Market Letter #3 '07

In July Cerberus sold part of its real estate stake, which it acquired only around 1.5 years before, to a consortium of Deutsche Bank (60 %) and Pirelli RE (40 %).
It was reported that Cerberus sold, because it was disappointed by its asset returns - and yield expectations supposedly had not been fulfilled. Many heralded this as the end of the German real estate hype.

Cerberus bought the package in November 2005 holding it for more than 1.5 years. Now it recognised that the time was right to cash in. The market has increasingly turned from a buyer’s to a seller’s market and interests have risen lately. It’s in the nature of big Opportunity Funds to buy low and sell high, as fast as they can. So there is nothing sensational in that transaction.

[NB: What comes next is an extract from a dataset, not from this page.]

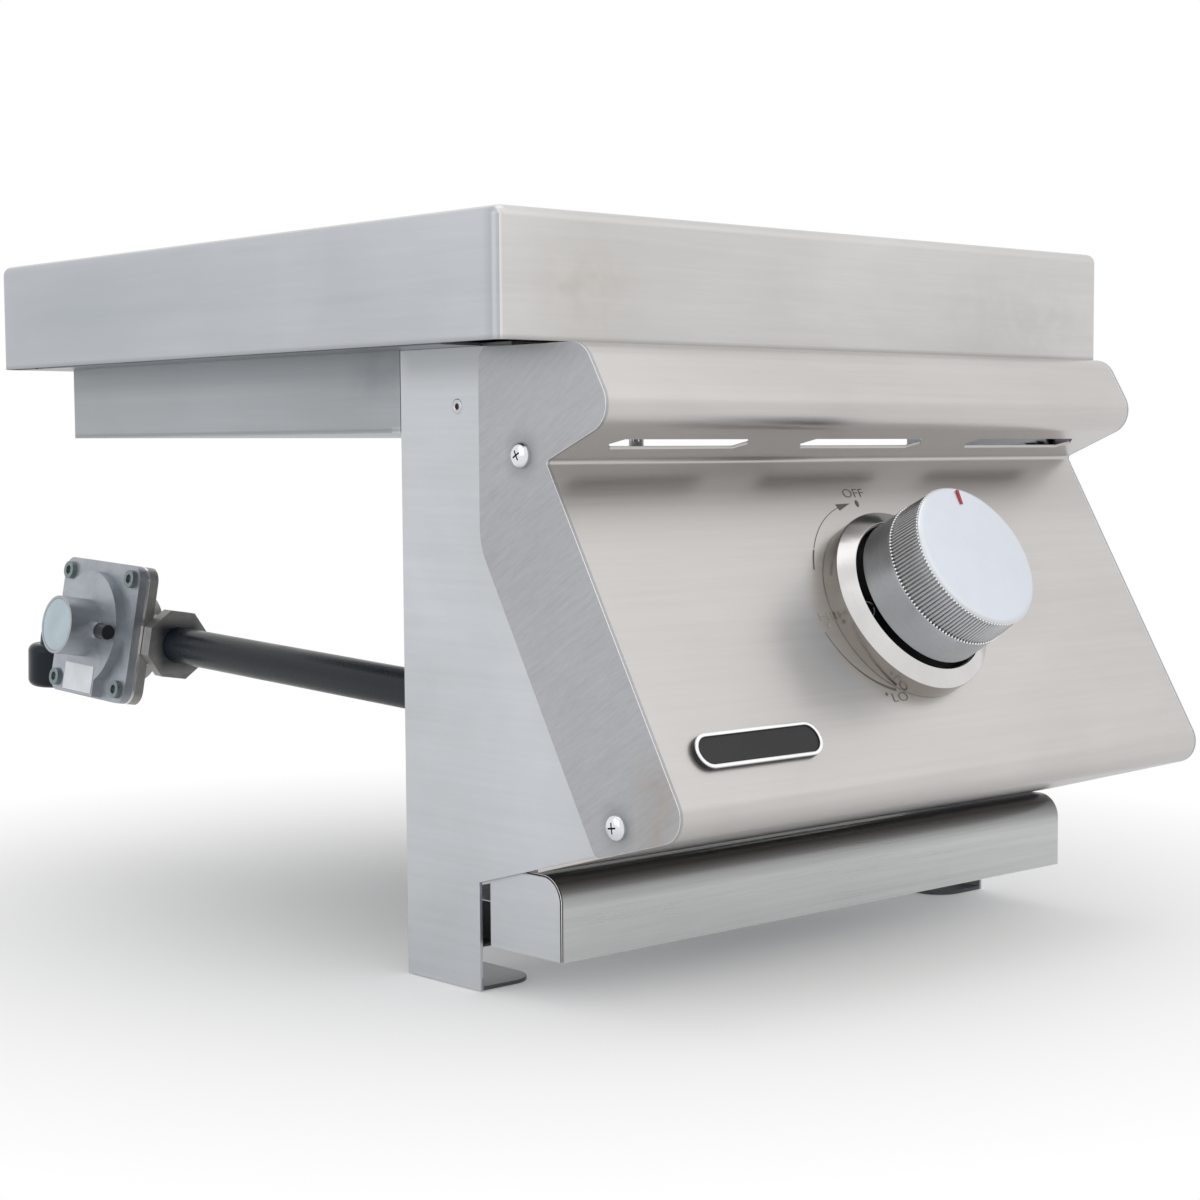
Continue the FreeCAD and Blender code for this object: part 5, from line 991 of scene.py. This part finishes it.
def makeWorld(ambient):
    # white where it is seen, dimmer where it only lights
    world = bpy.data.worlds.new("studio")
    bpy.context.scene.world = world
    world.use_nodes = True
    tree = world.node_tree
    tree.nodes.clear()
    path = addNode(tree, "ShaderNodeLightPath")
    seen = path.outputs["Is Camera Ray"]
    for name in ("Is Glossy Ray", "Is Transmission Ray"):
        seen = math2(tree, "MAXIMUM", seen, path.outputs[name])
    strength = ramp(tree, seen, 0, 1, ambient, 1.0)
    light = addNode(tree, "ShaderNodeBackground", {"Color": (1, 1, 1, 1), "Strength": strength})
    output = addNode(tree, "ShaderNodeOutputWorld")
    tree.links.new(light.outputs[0], output.inputs[0])


def makeFloor(height, fadeSpan):
    # near the burner it takes the shadow, further out it fades to white
    mesh = bpy.data.meshes.new("floor")
    corners = [(-20, -20, height), (20, -20, height), (20, 20, height), (-20, 20, height)]
    mesh.from_pydata(corners, [], [(0, 1, 2, 3)])
    material, tree, shader = newMaterial("paleFloor")
    shader.inputs["Base Color"].default_value = (0.9, 0.9, 0.9, 1)
    shader.inputs["Roughness"].default_value = 0.9
    glow = addNode(tree, "ShaderNodeEmission", {"Color": (1, 1, 1, 1), "Strength": 1.0})
    coords = addNode(tree, "ShaderNodeTexCoord")
    reach = addNode(tree, "ShaderNodeVectorMath", {0: coords.outputs["Object"]}, operation="LENGTH")
    far = ramp(tree, reach.outputs["Value"], *fadeSpan, 0, 1)
    path = addNode(tree, "ShaderNodeLightPath")
    seen = math2(tree, "MAXIMUM", path.outputs["Is Camera Ray"], path.outputs["Is Glossy Ray"])
    share = math2(tree, "MULTIPLY", far, seen)
    mixed = addNode(tree, "ShaderNodeMixShader", {0: share, 1: shader.outputs[0], 2: glow.outputs[0]})
    output = next(n for n in tree.nodes if n.type == "OUTPUT_MATERIAL")
    tree.links.new(mixed.outputs[0], output.inputs["Surface"])
    mesh.materials.append(material)
    newObject("floor", mesh)


makeCamera()
makeWorld(0.7)
makeFloor(-0.2372, (0.24, 0.5))
makeLamp("keyFront", (0.7, -1.7, 1.3), (0, -0.1, -0.08), (2.4, 2.0), 4, (1.0, 0.97, 0.94))
makeLamp("fillLeft", (-1.7, 0.2, 0.6), (0, 0, -0.08), (1.6, 1.4), 4, (0.93, 0.97, 1.0))
makeLamp("topSoft", (0.0, 0.1, 1.8), (0, 0, 0), (1.8, 1.8), 5, (1.0, 1.0, 1.0))
bpy.context.scene.view_settings.view_transform = "Standard"
print("studio set")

And conversely we saw the biggest office portfolio transaction in German history in May 2007. The German Degi, an open-ended fund, sold its offices worth € 2.45 billion to Whitehall, a Goldman Sachs managed fund, at an initial yield of 4.5 %!

Interestingly enough a consortium of Deutsche Bank and Pirelli RE bought the portfolio from Cerberus. And that’s what we experience in the wake of the value orientated opportunity investors, the so-called second wave of core and core plus investors with mid to long-term investment strategies.

How to take advantage:

Of course not all properties can be sold with profit. And some properties bought by the big players are not worth what they paid.

As time goes by and interests rise, the time is ripe for Opportunity Funds to dispense with their portfolios and move on. So maybe it’s true: the hype is over. But particularly for core and core plus investors the door is open to invest in sound properties, which sometimes can be bought at a bargain price.